For millions of Americans, Obsessive-Compulsive Disorder (OCD) is a debilitating disease that has the ability to consume one’s life. For one Olympic hopeful, Virginia “Ginny” Fuchs, OCD has become her biggest rival.
With the 2020 Olympics almost exactly a year away, Fuchs is battling more than her boxing opponents. For 20 years, the 31-year old has had OCD, which recently got so debilitating that she needed inpatient treatment, for the second time in her life.
She is at the top of her game, having enjoyed a 17-0 record in 2017 and capturing the bronze medal in the flyweight at the World Championships in 2018. The real fight begins when she steps out of the ring.
Fuchs is obsessed with contamination and cross-contamination like no other “germophobe.” She spends hours cleaning anything that might have been exposed to germs.
“My mind is constantly thinking, ‘What did that touch?’” Fuchs told The New York Times.
Typically boxing is not the sport you want to pursue if you are worried about germs. Blood, sweat, and saliva of your opponents is most likely to land on you during a match or sparring.
However, for Fuchs, she is so hyper-focused during her matches that she says it’s the only time when OCD doesn’t affect her. But outside the ring, it’s a huge battle for her.
At the height of her OCD, she would go to Walmart three times a day for cleaning supplies. The Assistant U.S. Boxing Coach, Kay Kumura, opened the trunk of her car one day to find her disposing of things that had “touched something else.”

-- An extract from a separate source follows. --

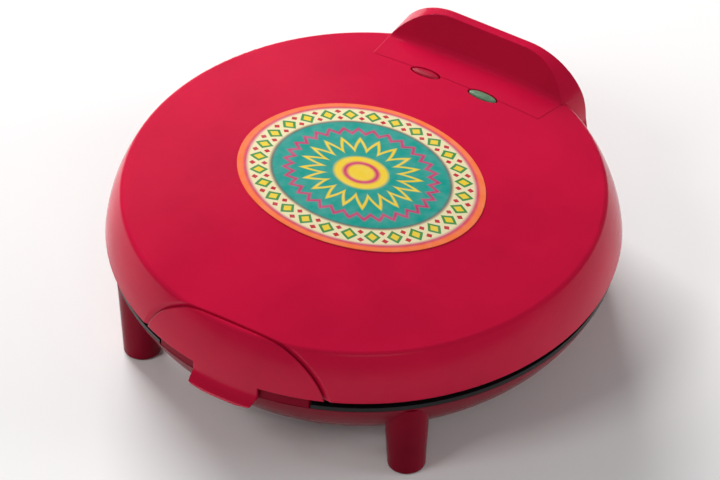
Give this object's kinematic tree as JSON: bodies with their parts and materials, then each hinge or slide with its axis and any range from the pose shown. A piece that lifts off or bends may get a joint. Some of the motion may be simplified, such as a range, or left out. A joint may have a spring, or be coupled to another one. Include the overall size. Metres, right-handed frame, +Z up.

Her sister has found hundreds of latex gloves and unopened tissue boxes in her garbage. And her mom shared, “She’ll buy flip-flops, wear them for an hour, and throw them away.”
Fuchs cleaning has been beyond obsessive, often leaving her with only 3 hours of sleep a night and trying to function as a high-level athlete.
“It made no sense in my clear mind,” Fuchs admitted. “But in my O.C.D. mind, it had to be done or I couldn’t move on with my day.”
Every athlete showers after playing. But Fuchs’ pre-shower cleaning took an hour to wipe down the shower from germs, and another 3-4 hours sanitizing her body with multiple bottles of shower gel and at least a bar of soap. To top it off, she spent half an hour brushing her teeth with 9 toothbrushes. Her dentist warned her that she could brush the enamel off of her teeth.
Her teammates saw her OCD as well. Whether it was noticing that she put her hands in her sleeves when doing pushups on the mats, or standing on her shoes before weigh-ins to avoid touching the mats, it became obvious she had a severe disorder.
Her teammate Claressa Shields, Olympic middle-weight champion saw Fuchs at her worst. When her other teammate Mikaela Mayer’s shoe touched Fuchs, “Ginny freaked all the way out,” Shields explained. “She ran to a shower and we didn’t hear from Ginny for a couple of hours.”
She is working with three psychologists who are providing her with goals and strategies to combat her OCD. “Sometimes I’m able to be strong and do what we planned,” Fuchs said, but on other days, she still struggles.
But like the best coaches and teammates, they believe in Fuchs. “Ginny can definitely beat this O.C.D. thing,” Shields believes. “She wants to beat it. But just like you won in boxing, you got to get prepared. You got to take steps and make small goals.”
We hope that the support of the U.S. Women’s Olympic Boxing team and her extreme talent will propel Ginny Fuchs to overcome her OCD and end up on the podium in the 2020 Tokyo Olympics.